(Stored items)
# # # # #
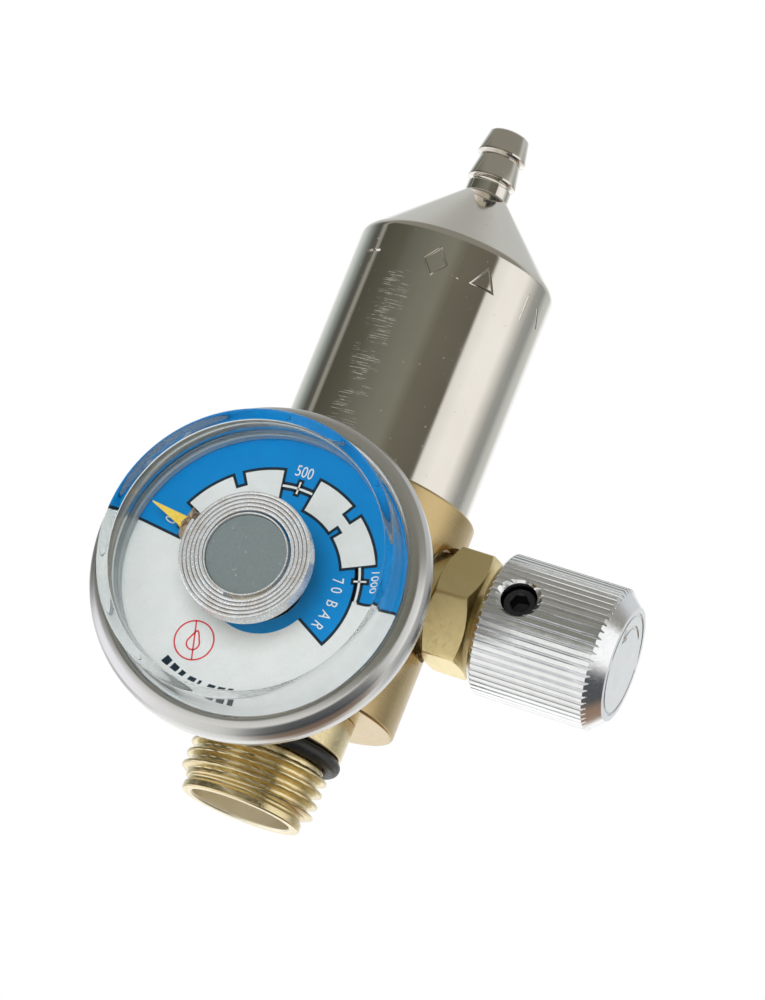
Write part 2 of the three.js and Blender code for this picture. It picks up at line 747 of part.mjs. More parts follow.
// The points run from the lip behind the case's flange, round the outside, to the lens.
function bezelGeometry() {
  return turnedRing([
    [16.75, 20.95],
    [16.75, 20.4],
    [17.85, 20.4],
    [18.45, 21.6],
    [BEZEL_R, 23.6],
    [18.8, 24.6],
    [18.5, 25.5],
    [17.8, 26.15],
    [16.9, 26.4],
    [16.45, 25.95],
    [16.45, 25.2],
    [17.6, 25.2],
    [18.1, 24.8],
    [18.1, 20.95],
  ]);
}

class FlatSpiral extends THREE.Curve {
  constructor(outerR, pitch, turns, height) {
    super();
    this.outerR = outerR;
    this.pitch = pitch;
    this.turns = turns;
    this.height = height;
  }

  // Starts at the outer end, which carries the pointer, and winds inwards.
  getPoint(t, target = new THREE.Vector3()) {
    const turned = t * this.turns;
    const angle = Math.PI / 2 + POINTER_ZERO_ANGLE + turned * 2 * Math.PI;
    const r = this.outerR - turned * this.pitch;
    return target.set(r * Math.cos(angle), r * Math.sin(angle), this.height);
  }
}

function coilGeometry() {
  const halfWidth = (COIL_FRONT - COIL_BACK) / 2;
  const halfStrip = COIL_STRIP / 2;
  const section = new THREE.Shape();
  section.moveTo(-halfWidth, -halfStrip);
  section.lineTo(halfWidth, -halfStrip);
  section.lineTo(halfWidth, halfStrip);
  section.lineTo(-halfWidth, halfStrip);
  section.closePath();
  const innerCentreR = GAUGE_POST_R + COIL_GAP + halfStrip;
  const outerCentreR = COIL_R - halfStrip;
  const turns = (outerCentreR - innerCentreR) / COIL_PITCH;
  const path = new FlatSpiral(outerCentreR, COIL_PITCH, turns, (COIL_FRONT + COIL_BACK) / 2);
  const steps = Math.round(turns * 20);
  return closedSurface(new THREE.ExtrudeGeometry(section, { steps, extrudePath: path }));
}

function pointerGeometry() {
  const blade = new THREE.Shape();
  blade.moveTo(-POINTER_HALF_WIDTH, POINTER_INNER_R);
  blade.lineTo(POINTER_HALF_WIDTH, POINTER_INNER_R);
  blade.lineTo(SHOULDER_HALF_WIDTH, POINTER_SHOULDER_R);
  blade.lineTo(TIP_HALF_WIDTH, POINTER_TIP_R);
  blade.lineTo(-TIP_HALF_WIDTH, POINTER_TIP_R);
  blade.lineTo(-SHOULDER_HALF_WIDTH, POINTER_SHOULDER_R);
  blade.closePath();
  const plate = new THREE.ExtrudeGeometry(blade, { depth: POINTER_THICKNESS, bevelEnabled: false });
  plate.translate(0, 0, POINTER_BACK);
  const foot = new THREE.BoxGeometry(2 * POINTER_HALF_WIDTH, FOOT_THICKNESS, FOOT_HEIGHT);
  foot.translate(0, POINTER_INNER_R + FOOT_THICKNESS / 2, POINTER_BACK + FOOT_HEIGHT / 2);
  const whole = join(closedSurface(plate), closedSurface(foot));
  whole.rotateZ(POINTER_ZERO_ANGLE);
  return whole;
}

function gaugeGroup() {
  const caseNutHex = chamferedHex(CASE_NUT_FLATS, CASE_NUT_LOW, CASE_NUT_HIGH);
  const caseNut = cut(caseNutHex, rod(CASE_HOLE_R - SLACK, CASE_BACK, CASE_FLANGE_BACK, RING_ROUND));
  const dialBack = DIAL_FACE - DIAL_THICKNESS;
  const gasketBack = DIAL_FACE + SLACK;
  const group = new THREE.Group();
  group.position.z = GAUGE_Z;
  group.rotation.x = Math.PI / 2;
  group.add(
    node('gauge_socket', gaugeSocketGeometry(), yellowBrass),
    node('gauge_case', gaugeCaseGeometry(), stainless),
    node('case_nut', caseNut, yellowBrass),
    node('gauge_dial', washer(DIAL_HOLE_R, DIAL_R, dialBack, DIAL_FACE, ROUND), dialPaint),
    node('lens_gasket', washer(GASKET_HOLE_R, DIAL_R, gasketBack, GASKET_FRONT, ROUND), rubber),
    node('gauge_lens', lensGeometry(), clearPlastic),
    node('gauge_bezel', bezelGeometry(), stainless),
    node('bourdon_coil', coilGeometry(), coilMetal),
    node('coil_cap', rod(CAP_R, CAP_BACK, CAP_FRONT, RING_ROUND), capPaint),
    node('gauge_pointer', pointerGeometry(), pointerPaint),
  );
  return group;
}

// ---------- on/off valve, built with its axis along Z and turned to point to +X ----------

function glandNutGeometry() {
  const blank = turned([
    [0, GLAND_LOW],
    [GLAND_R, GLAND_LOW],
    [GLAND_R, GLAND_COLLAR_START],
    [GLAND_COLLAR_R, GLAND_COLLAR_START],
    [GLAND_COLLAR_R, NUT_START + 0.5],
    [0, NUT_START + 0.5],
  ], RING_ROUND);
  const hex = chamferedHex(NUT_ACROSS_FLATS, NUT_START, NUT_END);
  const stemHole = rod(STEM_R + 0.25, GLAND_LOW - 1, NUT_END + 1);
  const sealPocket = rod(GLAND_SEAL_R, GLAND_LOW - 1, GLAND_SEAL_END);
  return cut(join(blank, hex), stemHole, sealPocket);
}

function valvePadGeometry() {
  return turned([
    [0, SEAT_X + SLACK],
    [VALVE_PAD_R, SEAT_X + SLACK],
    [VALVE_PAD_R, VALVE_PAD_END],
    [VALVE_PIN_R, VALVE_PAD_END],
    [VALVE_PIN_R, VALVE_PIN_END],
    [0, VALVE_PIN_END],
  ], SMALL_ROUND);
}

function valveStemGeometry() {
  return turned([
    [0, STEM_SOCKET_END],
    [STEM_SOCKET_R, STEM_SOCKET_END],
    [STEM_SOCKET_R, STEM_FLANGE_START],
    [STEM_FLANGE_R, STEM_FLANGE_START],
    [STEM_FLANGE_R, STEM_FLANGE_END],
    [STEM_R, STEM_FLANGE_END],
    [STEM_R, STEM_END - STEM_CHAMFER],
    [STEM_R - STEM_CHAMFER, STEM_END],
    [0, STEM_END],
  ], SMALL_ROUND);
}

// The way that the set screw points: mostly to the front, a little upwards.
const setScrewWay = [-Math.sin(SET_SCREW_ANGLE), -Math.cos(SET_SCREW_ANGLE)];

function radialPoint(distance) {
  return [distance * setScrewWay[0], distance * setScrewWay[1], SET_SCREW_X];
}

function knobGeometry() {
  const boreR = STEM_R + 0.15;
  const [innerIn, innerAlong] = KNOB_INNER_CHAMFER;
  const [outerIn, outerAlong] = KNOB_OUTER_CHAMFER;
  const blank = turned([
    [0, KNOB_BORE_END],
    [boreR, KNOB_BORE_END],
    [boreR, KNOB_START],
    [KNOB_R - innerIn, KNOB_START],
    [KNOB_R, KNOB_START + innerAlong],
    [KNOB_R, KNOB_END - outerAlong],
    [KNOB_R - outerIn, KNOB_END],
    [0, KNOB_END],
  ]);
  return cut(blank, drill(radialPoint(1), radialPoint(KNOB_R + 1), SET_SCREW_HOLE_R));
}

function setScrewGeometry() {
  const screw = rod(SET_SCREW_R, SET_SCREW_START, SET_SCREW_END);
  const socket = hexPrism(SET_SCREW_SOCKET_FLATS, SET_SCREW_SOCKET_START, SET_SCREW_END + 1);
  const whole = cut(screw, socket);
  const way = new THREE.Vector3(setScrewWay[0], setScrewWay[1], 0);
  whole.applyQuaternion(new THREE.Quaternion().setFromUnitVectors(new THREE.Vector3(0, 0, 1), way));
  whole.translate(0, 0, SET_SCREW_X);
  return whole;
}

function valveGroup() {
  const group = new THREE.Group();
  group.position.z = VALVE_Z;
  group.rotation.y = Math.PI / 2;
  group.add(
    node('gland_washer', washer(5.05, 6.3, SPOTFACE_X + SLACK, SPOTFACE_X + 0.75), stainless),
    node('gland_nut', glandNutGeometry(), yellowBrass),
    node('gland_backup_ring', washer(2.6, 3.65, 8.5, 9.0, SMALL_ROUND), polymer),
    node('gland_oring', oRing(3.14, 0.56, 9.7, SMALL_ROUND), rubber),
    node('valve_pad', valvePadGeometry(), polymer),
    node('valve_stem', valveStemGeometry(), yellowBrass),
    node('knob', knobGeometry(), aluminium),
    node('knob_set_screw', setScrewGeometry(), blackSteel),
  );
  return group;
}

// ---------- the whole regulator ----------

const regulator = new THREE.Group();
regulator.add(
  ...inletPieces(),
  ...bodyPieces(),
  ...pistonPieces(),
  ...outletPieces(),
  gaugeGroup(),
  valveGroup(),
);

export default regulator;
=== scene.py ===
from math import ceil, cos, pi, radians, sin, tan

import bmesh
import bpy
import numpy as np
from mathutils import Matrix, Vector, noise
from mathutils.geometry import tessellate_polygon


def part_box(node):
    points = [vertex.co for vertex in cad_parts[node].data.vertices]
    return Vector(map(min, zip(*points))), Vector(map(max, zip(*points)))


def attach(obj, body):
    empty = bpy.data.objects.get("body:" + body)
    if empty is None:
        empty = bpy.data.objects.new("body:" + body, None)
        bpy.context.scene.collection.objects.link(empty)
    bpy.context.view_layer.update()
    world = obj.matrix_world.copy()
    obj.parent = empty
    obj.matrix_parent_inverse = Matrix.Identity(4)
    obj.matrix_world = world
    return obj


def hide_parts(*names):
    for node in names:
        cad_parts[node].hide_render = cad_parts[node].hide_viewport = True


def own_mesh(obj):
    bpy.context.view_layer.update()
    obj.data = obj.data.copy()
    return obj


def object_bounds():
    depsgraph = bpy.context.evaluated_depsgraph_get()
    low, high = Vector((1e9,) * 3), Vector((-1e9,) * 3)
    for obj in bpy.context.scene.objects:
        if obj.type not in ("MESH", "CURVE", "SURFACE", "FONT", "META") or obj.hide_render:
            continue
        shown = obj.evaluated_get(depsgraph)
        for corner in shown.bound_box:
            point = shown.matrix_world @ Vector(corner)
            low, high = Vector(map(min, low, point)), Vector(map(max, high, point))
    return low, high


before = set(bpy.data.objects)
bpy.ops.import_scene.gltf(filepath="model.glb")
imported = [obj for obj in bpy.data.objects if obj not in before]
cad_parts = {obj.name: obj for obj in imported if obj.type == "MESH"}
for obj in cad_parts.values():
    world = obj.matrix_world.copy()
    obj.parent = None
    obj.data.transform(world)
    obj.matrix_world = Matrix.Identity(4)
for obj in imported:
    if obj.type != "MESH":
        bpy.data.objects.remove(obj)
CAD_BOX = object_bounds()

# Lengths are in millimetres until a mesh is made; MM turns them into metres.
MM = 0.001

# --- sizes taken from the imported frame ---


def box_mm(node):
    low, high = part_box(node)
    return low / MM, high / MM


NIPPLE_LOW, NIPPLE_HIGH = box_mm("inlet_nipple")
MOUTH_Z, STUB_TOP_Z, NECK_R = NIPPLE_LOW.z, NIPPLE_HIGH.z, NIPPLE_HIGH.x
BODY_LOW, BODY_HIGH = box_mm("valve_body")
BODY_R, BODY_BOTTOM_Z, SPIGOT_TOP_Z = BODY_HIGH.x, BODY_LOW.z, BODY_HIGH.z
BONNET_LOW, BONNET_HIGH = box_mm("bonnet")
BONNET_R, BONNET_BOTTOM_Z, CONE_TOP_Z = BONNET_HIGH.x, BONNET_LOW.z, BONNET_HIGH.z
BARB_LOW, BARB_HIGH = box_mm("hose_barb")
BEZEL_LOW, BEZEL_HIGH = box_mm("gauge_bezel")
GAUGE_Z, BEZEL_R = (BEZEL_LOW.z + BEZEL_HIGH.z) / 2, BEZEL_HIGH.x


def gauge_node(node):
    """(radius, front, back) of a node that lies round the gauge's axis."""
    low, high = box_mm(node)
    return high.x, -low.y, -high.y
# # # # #
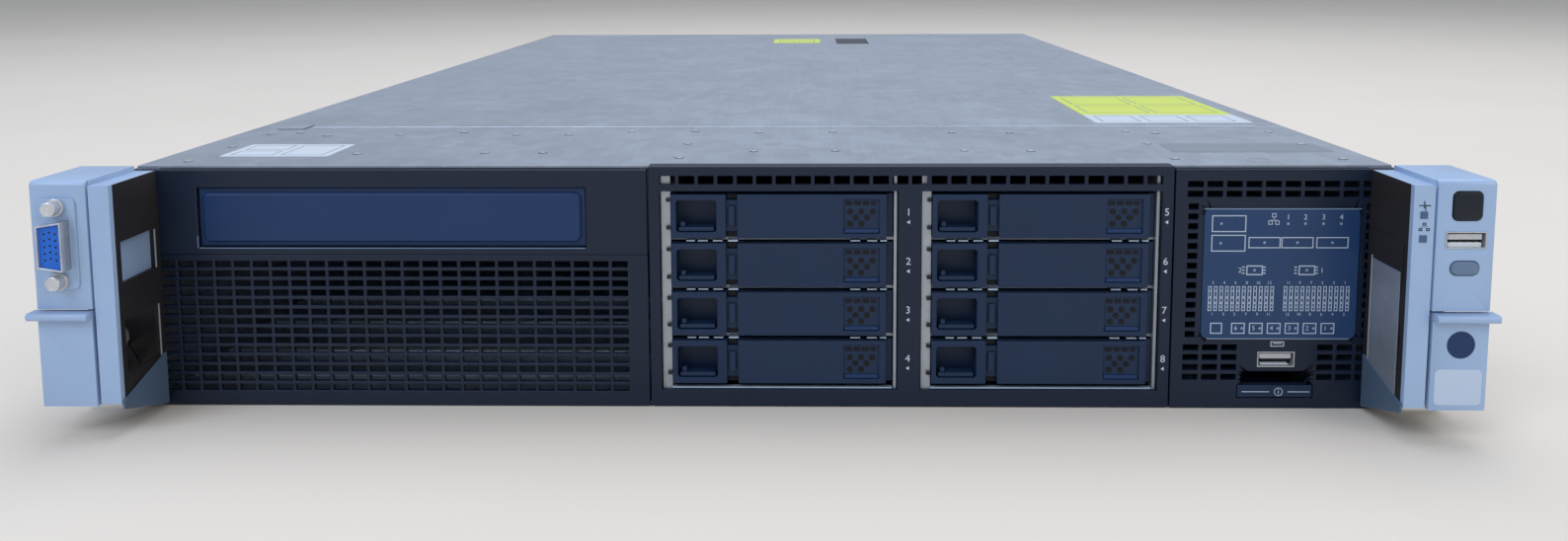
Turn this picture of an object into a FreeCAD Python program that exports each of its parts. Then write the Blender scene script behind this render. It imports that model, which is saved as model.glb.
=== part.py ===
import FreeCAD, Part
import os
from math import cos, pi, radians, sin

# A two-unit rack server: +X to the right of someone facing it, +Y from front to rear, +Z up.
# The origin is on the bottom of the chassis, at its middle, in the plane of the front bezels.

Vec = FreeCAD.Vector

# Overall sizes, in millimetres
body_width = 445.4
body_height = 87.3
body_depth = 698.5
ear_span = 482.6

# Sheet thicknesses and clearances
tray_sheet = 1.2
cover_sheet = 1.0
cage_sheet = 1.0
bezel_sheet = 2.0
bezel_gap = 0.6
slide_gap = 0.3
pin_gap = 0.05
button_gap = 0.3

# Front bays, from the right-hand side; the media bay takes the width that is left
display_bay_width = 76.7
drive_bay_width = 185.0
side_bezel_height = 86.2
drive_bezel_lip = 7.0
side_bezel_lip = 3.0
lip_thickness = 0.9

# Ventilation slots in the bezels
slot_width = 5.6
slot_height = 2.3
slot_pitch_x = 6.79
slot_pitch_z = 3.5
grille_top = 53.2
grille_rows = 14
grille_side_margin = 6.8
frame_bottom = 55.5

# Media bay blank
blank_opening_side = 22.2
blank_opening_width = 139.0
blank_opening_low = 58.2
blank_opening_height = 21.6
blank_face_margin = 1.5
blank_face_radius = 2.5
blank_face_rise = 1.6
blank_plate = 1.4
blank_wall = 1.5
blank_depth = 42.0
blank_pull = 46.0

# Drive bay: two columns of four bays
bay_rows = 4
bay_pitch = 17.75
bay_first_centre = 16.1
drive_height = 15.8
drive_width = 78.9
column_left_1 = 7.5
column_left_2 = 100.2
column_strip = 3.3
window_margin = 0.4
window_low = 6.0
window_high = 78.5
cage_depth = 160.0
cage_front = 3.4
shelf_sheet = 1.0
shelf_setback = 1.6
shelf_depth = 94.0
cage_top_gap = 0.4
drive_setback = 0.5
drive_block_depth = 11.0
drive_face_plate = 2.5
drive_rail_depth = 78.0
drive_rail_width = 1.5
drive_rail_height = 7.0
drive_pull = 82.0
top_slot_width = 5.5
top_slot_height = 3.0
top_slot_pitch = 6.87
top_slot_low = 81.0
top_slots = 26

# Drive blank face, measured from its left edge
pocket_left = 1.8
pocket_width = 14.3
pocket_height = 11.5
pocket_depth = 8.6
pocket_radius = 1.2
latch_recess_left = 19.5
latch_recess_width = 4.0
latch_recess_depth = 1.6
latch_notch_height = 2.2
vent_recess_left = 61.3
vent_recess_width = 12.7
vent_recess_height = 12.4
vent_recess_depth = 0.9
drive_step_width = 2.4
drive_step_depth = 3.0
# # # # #
WHAT NEEDS TO BE DONE |
Starting at the line that contains "const regulator = new THREE.Group();", set down every line up to and including the line that contains "for corner in", exactly as given, and no other line.

THE RESULT |
const regulator = new THREE.Group();
regulator.add(
  ...inletPieces(),
  ...bodyPieces(),
  ...pistonPieces(),
  ...outletPieces(),
  gaugeGroup(),
  valveGroup(),
);

export default regulator;
=== scene.py ===
from math import ceil, cos, pi, radians, sin, tan

import bmesh
import bpy
import numpy as np
from mathutils import Matrix, Vector, noise
from mathutils.geometry import tessellate_polygon


def part_box(node):
    points = [vertex.co for vertex in cad_parts[node].data.vertices]
    return Vector(map(min, zip(*points))), Vector(map(max, zip(*points)))


def attach(obj, body):
    empty = bpy.data.objects.get("body:" + body)
    if empty is None:
        empty = bpy.data.objects.new("body:" + body, None)
        bpy.context.scene.collection.objects.link(empty)
    bpy.context.view_layer.update()
    world = obj.matrix_world.copy()
    obj.parent = empty
    obj.matrix_parent_inverse = Matrix.Identity(4)
    obj.matrix_world = world
    return obj


def hide_parts(*names):
    for node in names:
        cad_parts[node].hide_render = cad_parts[node].hide_viewport = True


def own_mesh(obj):
    bpy.context.view_layer.update()
    obj.data = obj.data.copy()
    return obj


def object_bounds():
    depsgraph = bpy.context.evaluated_depsgraph_get()
    low, high = Vector((1e9,) * 3), Vector((-1e9,) * 3)
    for obj in bpy.context.scene.objects:
        if obj.type not in ("MESH", "CURVE", "SURFACE", "FONT", "META") or obj.hide_render:
            continue
        shown = obj.evaluated_get(depsgraph)
        for corner in shown.bound_box:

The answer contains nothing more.